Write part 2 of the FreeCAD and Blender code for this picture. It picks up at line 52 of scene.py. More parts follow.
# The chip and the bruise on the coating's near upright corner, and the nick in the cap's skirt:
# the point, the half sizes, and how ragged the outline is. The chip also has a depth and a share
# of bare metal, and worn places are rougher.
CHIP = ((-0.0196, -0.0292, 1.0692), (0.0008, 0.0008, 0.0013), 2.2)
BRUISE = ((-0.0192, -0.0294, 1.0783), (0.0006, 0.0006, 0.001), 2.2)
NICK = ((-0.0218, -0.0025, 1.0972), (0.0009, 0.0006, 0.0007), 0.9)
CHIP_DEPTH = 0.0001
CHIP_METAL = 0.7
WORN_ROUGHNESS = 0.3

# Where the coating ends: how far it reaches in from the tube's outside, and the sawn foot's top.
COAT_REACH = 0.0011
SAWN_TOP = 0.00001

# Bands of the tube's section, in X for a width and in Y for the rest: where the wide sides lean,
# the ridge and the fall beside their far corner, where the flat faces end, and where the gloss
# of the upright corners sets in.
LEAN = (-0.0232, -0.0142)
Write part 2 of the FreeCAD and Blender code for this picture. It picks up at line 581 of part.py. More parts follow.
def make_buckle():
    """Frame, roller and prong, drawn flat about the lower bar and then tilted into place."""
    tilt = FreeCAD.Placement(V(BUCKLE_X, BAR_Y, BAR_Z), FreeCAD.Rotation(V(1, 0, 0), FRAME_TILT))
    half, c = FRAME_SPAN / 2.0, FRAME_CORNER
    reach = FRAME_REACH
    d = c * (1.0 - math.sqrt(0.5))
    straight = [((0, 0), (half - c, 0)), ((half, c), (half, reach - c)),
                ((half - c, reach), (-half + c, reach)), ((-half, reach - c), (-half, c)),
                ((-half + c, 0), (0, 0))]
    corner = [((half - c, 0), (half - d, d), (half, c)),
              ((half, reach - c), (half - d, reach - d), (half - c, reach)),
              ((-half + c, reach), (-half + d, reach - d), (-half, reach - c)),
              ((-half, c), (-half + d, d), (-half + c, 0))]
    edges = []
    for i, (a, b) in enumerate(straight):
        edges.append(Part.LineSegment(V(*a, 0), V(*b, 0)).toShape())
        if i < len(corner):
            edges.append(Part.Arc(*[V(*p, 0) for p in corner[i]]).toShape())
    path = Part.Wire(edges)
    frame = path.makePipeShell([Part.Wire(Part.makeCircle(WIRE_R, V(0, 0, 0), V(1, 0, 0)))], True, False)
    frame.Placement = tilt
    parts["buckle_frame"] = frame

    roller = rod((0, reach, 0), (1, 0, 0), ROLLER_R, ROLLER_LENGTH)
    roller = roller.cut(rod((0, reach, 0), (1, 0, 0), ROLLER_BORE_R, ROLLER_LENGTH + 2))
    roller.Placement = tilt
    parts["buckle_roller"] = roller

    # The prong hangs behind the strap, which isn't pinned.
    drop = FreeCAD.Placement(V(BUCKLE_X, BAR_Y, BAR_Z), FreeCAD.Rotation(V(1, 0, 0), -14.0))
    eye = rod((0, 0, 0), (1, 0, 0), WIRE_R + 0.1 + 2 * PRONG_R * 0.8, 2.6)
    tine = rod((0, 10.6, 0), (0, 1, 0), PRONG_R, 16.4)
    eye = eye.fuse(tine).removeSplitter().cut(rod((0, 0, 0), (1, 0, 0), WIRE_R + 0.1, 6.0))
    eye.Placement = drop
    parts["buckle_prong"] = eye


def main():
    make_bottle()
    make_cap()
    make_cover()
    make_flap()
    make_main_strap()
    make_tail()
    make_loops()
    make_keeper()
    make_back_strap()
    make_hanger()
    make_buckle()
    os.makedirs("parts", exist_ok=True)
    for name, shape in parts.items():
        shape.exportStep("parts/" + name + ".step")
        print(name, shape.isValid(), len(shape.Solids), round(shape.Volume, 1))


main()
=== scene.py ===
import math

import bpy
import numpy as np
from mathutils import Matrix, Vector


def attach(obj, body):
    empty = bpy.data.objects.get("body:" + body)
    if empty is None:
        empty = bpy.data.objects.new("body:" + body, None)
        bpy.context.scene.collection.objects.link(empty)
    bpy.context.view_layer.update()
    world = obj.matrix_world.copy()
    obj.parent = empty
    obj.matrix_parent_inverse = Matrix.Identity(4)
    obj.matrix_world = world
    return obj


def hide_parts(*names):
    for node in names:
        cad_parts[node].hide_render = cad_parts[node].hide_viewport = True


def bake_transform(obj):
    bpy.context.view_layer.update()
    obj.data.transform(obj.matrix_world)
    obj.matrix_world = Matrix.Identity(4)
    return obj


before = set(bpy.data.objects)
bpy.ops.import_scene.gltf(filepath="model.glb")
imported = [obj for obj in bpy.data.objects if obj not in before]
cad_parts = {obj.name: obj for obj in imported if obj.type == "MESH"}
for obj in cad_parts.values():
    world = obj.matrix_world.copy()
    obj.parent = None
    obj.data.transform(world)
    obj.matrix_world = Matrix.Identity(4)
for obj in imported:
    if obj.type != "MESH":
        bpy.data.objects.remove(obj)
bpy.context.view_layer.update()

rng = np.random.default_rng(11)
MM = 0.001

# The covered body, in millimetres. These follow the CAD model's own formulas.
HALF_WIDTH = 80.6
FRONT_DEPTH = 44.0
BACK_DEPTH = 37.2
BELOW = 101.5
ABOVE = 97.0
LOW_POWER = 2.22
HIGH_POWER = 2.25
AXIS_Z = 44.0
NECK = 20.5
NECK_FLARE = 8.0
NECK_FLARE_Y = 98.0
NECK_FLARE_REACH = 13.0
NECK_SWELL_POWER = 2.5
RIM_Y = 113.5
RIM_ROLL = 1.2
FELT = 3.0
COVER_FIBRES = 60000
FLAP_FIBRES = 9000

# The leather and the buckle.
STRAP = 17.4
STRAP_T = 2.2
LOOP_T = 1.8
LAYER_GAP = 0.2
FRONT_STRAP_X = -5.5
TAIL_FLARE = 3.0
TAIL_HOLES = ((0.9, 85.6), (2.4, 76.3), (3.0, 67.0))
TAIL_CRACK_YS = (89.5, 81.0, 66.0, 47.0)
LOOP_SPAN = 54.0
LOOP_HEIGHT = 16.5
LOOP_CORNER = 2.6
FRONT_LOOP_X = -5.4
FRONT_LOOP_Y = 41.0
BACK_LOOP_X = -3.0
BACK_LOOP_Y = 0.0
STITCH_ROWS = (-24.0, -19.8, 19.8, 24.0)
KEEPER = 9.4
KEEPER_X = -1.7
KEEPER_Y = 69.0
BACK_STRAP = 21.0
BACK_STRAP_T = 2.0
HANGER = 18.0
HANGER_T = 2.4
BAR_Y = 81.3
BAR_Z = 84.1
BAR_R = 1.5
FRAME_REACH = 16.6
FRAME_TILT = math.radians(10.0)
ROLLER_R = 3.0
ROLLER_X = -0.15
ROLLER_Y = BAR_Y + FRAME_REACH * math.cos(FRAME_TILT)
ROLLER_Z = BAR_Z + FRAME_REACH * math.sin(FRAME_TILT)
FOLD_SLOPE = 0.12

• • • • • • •

The exercise
In the data above, find the line that contains "tine = rod((0, 10.6, 0), (0, 1, 0), PRONG_R, 16.4)" and the line that contains "for node in". Repeat exactly those lines and every line between them, and only those.

Output for this exercise
    tine = rod((0, 10.6, 0), (0, 1, 0), PRONG_R, 16.4)
    eye = eye.fuse(tine).removeSplitter().cut(rod((0, 0, 0), (1, 0, 0), WIRE_R + 0.1, 6.0))
    eye.Placement = drop
    parts["buckle_prong"] = eye


def main():
    make_bottle()
    make_cap()
    make_cover()
    make_flap()
    make_main_strap()
    make_tail()
    make_loops()
    make_keeper()
    make_back_strap()
    make_hanger()
    make_buckle()
    os.makedirs("parts", exist_ok=True)
    for name, shape in parts.items():
        shape.exportStep("parts/" + name + ".step")
        print(name, shape.isValid(), len(shape.Solids), round(shape.Volume, 1))


main()
=== scene.py ===
import math

import bpy
import numpy as np
from mathutils import Matrix, Vector


def attach(obj, body):
    empty = bpy.data.objects.get("body:" + body)
    if empty is None:
        empty = bpy.data.objects.new("body:" + body, None)
        bpy.context.scene.collection.objects.link(empty)
    bpy.context.view_layer.update()
    world = obj.matrix_world.copy()
    obj.parent = empty
    obj.matrix_parent_inverse = Matrix.Identity(4)
    obj.matrix_world = world
    return obj


def hide_parts(*names):
    for node in names:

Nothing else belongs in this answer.